Starter Wars

sourdough starter with its magic bubbles!

A long time ago, in a kitchen far, far away….

Well, it was only a year ago, in truth. And the kitchen was two rooms over from where I’m currently sitting. But depending on how warm the fire is, how the joints are treating me, and how many glasses of peapod wine I’ve drunk, that could be far, far away.

I digress.

So one of my goals last year was to bake bread, and moreover, to learn how to bake bread. Which is to say, gain a better understanding of what’s going on when you shake some salt in a paste of flour-water and add just three things: yeast, time and then sudden, intense heat. Come to think of it, that’s also a passable definition of the life of a sinner, in a Christian’s eyes, but I’m digressing again.

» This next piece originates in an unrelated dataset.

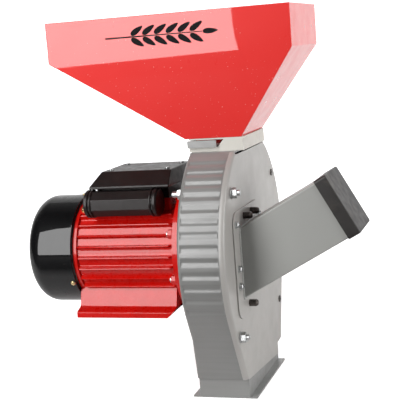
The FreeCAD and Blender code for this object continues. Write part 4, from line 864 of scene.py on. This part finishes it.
def screws():
    """The chute plate's screws and long cap nuts, the cowl's screws and the earth screw."""
    small = Shape()
    for y, z in PLATE_SCREWS:
        hex_screw(small, (PLATE_FACE, y, z), (1, 0, 0), 5.2, 8.0, 4.4, 1.9)
    small.piece("chute_plate_screws", "cover", "zinc_bright", ["chute_screws"], bevel=0.2, angle=30)
    dark = Shape()
    r = 9.0 / math.sqrt(3)
    dome = [(10.5, 4.2), (11.6, 4.1), (12.5, 3.2), (12.95, 1.6)]
    for y, z in CAP_NUTS:
        rows = []
        for a, k in ((0, 1), (10.0, 1), (11.0, 0.86)):
            corners = [polar(60 * i, k * r) for i in range(6)]
            rows.append([(PLATE_FACE + a, y + u, z + v) for u, v in corners])
        dark.rows(rows, around=True, cap=True)
        dark.lathe(dome, (PLATE_FACE, y, z), (1, 0, 0), 24)
    dark.piece("long_cap_nuts", "cover", "black_oxide", ["chute_bolts"], bevel=0.3, angle=28)
    heads = Shape()
    head = [
        (-9, 2.0), (0, 2.0), (0, 3.8), (0.9, 3.8), (1.7, 3.2), (2.3, 2.1), (2.4, 0.9), (1.4, 0.85),
        (1.2, 0.3),
    ]
    for angle in COWL_SCREW_ANGLES:
        dy, dz = polar(angle, 1)
        heads.lathe(head, (-225.6, dy * COWL_R, AXIS_Z + dz * COWL_R), (0, dy, dz), 28)
    heads.piece("cowl_screw_heads", "mill", "zinc_yellow", ["cowl_screws"], bevel=0.2)
    earth = Shape()
    at = EARTH_AT + EARTH_AXIS * 1.9
    hex_screw(earth, at, EARTH_AXIS, 4.6, 6.6, 5.0, 0)
    earth.lathe([(-8, 2.3), (0.5, 2.3)], at, EARTH_AXIS, 20)
    earth.piece("earth_screw_head", "mill", "zinc_yellow", ["earth_screw"], bevel=0.25)


chamber()
cover()
hopper()
grain_ear()
motor()
cowl()
terminal_lid()
capacitor_housing()
chute()
chute_cap()
chute_plate()
hex_nuts()
screws()

# CAD nodes that stay, each with its finish and how far its edges are rounded
KEPT = {
    "discharge_flange": ("chamber_grey", 0.5), "sieve": ("sieve_steel", 0),
    "sieve_rail": ("plain_steel", 0.3), "hopper_collar": ("collar_white", 0.8),
    "hopper_bolts": ("zinc_bright", 0.3), "tie_rods": ("zinc_bright", 0.3),
    "stator_core": ("lamination", 0), "stator_winding": ("copper", 0),
    "rear_shield": ("cast_aluminium", 0), "front_shield": ("motor_red", 0.6),
    "flange_bolts": ("zinc_bright", 0.2), "flange_nuts": ("motor_red", 0.5),
    "bearing_balls": ("plain_steel", 0), "shaft_seal": ("seal_rubber", 0.2),
    "terminal_box": ("box_black", 0.5), "lid_screws": ("zinc_bright", 0.25),
    "capacitor": ("capacitor_white", 0.3), "terminal_block": ("block_ivory", 0.3),
    "switch_body": ("box_black", 0.3), "cable_gland": ("box_black", 0.3),
    "cover_studs": ("zinc_bright", 0.4), "front_bearing_outer": ("plain_steel", 0),
    "rear_bearing_outer": ("plain_steel", 0), "shaft": ("plain_steel", 0.3),
    "shaft_key": ("plain_steel", 0.2), "rotor_core": ("lamination", 0),
    "rotor_cage": ("cast_aluminium", 0), "cooling_fan": ("fan_plastic", 0.3),
    "fan_clip": ("plain_steel", 0), "rear_disc": ("plain_steel", 0.4),
    "front_disc": ("plain_steel", 0.4), "cob_knives": ("hardened_steel", 0.2),
    "hammer_pins": ("plain_steel", 0.3), "pin_clips": ("black_oxide", 0),
    "hammer_spacers": ("plain_steel", 0.2), "rotor_nut": ("zinc_bright", 0.3),
    "front_bearing_inner": ("plain_steel", 0), "rear_bearing_inner": ("plain_steel", 0),
    "hammers_1": ("hardened_steel", 0.3), "hammers_2": ("hardened_steel", 0.3),
    "hammers_3": ("hardened_steel", 0.3), "hammers_4": ("hardened_steel", 0.3),
    "cover_screws": ("black_oxide", 0.3), "gate": ("chamber_grey", 0.4),
    "switch_rocker": ("rocker_green", 0.4),
}
for node, (slot, bevel) in KEPT.items():
    keep(node, slot, bevel)


# ---- floor, light and camera -------------------------------------------------------------------
def stage_floor():
    """A pale floor that curves up into a backdrop far behind and fades to plain white around the mill."""
    sweep = Shape()
    bend_y, bend = 1500, 900
    line = [(-4000, 0), (bend_y, 0)]
    for k in range(1, 9):
        a = math.radians(90 * k / 8)
        line.append((bend_y + bend * math.sin(a), bend * (1 - math.cos(a))))
    line.append((bend_y + bend, 3600))
    sweep.rows([[(x, y, z) for y, z in line] for x in (-5000, 5000)])
    me = bpy.data.meshes.new("floor")
    me.from_pydata([[c * MM for c in v] for v in sweep.verts], [], sweep.faces)
    me.polygons.foreach_set("use_smooth", [True] * len(me.polygons))
    floor = bpy.data.objects.new("floor", me)
    bpy.context.scene.collection.objects.link(floor)
    paper = bpy.data.materials.new("floor_paper")
    paper.use_nodes = True
    nt = paper.node_tree
    shader = nt.nodes["Principled BSDF"]
    shader.inputs["Roughness"].default_value = 0.8
    shader.inputs["Specular IOR Level"].default_value = 0.1
    shader.inputs["Emission Color"].default_value = (1, 1, 1, 1)
    at = nt.nodes.new("ShaderNodeTexCoord")
    parts = nt.nodes.new("ShaderNodeSeparateXYZ")
    nt.links.new(at.outputs["Object"], parts.inputs["Vector"])
    ray = nt.nodes.new("ShaderNodeLightPath")

    def lit(seen, other, socket):
        """What is seen directly differs from what lights and mirrors in the mill."""
        mix = nt.nodes.new("ShaderNodeMix")
        mix.data_type = "FLOAT"
        nt.links.new(ray.outputs["Is Camera Ray"], mix.inputs["Factor"])
        nt.links.new(other, mix.inputs["A"])
        nt.links.new(seen, mix.inputs["B"])
        nt.links.new(mix.outputs["Result"], shader.inputs[socket])

    far = nt.nodes.new("ShaderNodeVectorMath")
    far.operation = "LENGTH"
    nt.links.new(at.outputs["Object"], far.inputs[0])
    pale = nt.nodes.new("ShaderNodeValue")
    pale.outputs["Value"].default_value = 0.86
    across = parts.outputs["Y"]
    lit(pale.outputs["Value"], map_range(nt, across, -0.34, -0.20, 0.05, 0.8), "Base Color")
    white_edge = map_range(nt, far.outputs["Value"], 0.5, 1.2, 0.62, 1.0)
    lit(white_edge, map_range(nt, across, 0.2, 1.4, 0.0, 0.46), "Emission Strength")
    me.materials.append(paper)


def softbox(name, at, target, size, power, colour=(1, 1, 1)):
    lamp = bpy.data.lights.new(name, "AREA")
    lamp.shape = "RECTANGLE"
    lamp.size, lamp.size_y = size
    lamp.energy = power
    lamp.color = colour
    ob = bpy.data.objects.new(name, lamp)
    ob.location = Vector(at)
    ob.rotation_mode = "QUATERNION"
    ob.rotation_quaternion = (Vector(target) - Vector(at)).to_track_quat("-Z", "Y")
    bpy.context.scene.collection.objects.link(ob)


stage_floor()
softbox("key", (-0.83, -1.50, 1.30), (-0.60, -0.5, 1.30), (0.94, 2.4), 52)
softbox("fill", (1.9, -0.45, 0.8), (0.05, 0.0, 0.3), (1.2, 1.5), 33)
softbox("top", (0.1, 0.5, 2.1), (0.0, 0.1, 0.0), (1.6, 1.2), 7)

world = bpy.data.worlds.new("studio")
bpy.context.scene.world = world
world.use_nodes = True
wt = world.node_tree
sky = wt.nodes["Background"]
sky.inputs["Color"].default_value = (1, 1, 1, 1)
way = wt.nodes.new("ShaderNodeTexCoord")
split = wt.nodes.new("ShaderNodeSeparateXYZ")
wt.links.new(way.outputs["Generated"], split.inputs["Vector"])
glow = map_range(wt, split.outputs["Y"], 0.0, 0.7, 0.015, 0.30)
seen_ray = wt.nodes.new("ShaderNodeLightPath")
choice = wt.nodes.new("ShaderNodeMix")
choice.data_type = "FLOAT"
choice.inputs["B"].default_value = 1.0
wt.links.new(seen_ray.outputs["Is Camera Ray"], choice.inputs["Factor"])
wt.links.new(glow, choice.inputs["A"])
wt.links.new(choice.outputs["Result"], sky.inputs["Strength"])

camera_data = bpy.data.cameras.new("camera")
camera_data.sensor_width = 36.0
camera_data.lens = 91.57
camera_data.clip_start, camera_data.clip_end = 0.05, 50.0
camera = bpy.data.objects.new("camera", camera_data)
bpy.context.scene.collection.objects.link(camera)
RIGHT = Vector((0.9515796, 0.29760278, -0.07699906))
UP = Vector((0.02807608, 0.16529573, 0.98584434))
LOOK = Vector((-0.30611763, 0.94027119, -0.14893652))
turn = Matrix((RIGHT, UP, -LOOK)).transposed()
camera.matrix_world = Matrix.Translation((0.4136, -1.40316, 0.4922)) @ turn.to_4x4()
bpy.context.scene.camera = camera
bpy.context.scene.view_settings.view_transform = "Standard"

While I’m speaking heresy, I chose Josey Baker’s fine book as my bible. I thought a year was a reasonable period of time to work through the full thing. I planned to make each bread recipe about three times before moving on.

And then I hit sourdough.

I suppose it’s not a difficult bread to make, from a technical standpoint. But you shouldn’t trust me, as I’m clearly an idiot, as you will soon see.

Permit me just one paragraph of exposition: Sourdough bread is much like any other regular, old bread loaf, except in place of the activated yeast from a little packet or jar, you use a glop of “starter,” which is basically yeast suspended in a primordial Play-Doh you keep in the fridge. I think. Just kidding about really understanding the science.

Most bakers acquire starter from another baker. When fed properly, which is kind of like disobeying all the “Gremlins” rules, it will live forever.

Starter is often proudly passed down generations. If your folks don’t have some, many suggest hitting up a bakery, because bakers love to share. Some companies also make specially packaged mixes that are optimized for making great starter. Starter starter kits, I guess.

But you can make your own, and Josey allegedly outlines just how. And anyhow, screw all those guys. I wanted to learn how to do this, and I was going to “tame the wild yeast,” as Josey says, and make my own starter.

Like I said: Idiot.

The process involves mixing the right amounts of flour and water, stirring a bunch, covering it enough to keep out big critters but not so much to keep out the little, microbial ones that turn this stew into a sort of organism. That’s the theory. I tried it like 40 times using Josey’s instructions. This was the dead of summer, and I wrote some about that then.

I almost gave up and just begged some starter off of a friend. The Georgia heat is just too much for it, I thought. But before waving the white apron of surrender, I did a heap of Googling.

It wasn’t too hot, turns out. The warmer the better. That quarter inch of clear liquid that kept rising to the top of my starter? That was my cue that the starter was hungry for more food (i.e., flour). I could just pour that off, add more flour, stir, and press on. Oh, and Josey’s water proportions were wayyyy off, at least to my experience. Where he suggests equal parts water and flour, I finally had success with a 3-1 flour-to-water ratio.

homemade sourdough loaves

It was pretty clear when I hit the right mix and it was working. The proto-starter began bubbling thoughout the mix in the mason jar. When I opened it, I got just a bit of a boozy smell. And when I felt like it was stable enough, I baked with it, and the resulting loaves were fantastic. It’s the best sandwich loaf I’ve made yet.

Now that the stuff is stable, it lives in the fridge. I pull it out when it starts to look hungry. I feed it. Let it come to room temperature for half a day or so — until the air bubbles are having their little party throughout, and throw it back in the fridge until I’m ready to bake again.

And since then, I’ve been able to get back on track with my bread bible.

I’m several months behind where I thought I’d be by now, and there’s lots of exciting stuff ahead — relatively exciting, as bread bakers tend to get excited about stupid stuff (“OMG, bran!”)— like a true whole-wheat recipe.

I’ve already learned four important lessons, before I move on to this next phase:

  1. No one is infallible. Even smart, funny, nice people named Josey Baker. (And, who knows, maybe he didn’t steer me wrong on sourdough starter. Maybe I repeatedly screwed something up — though I don’t think so. He’s certainly not led me astray on a single bread recipe yet.)
  2. If what someone tells you isn’t working, seek outside knowledge. I should’ve Googled sourdough starter information earlier. If I had, I would’ve seen the discrepancies in process, percentages and times sooner and could’ve corrected my course. The old journalism adage I learned would still serve me well here: If your mother tells you she loves you, check it out. (Cultures for Health has a great ebook with a strong chapter on making starter from scratch. You can download it here.)
  3. Bread is delicious. In all its forms. I’m sorry gluten-free people. I’m so sorry.
  4. I should never have said I would also be working on charcuterie in 2016. Breadmaking has proved easy, but it’s process-heavy, and it takes time to make. There just wasn’t enough extra free time for making meaty treats. Maybe 2017? Maybe 2018?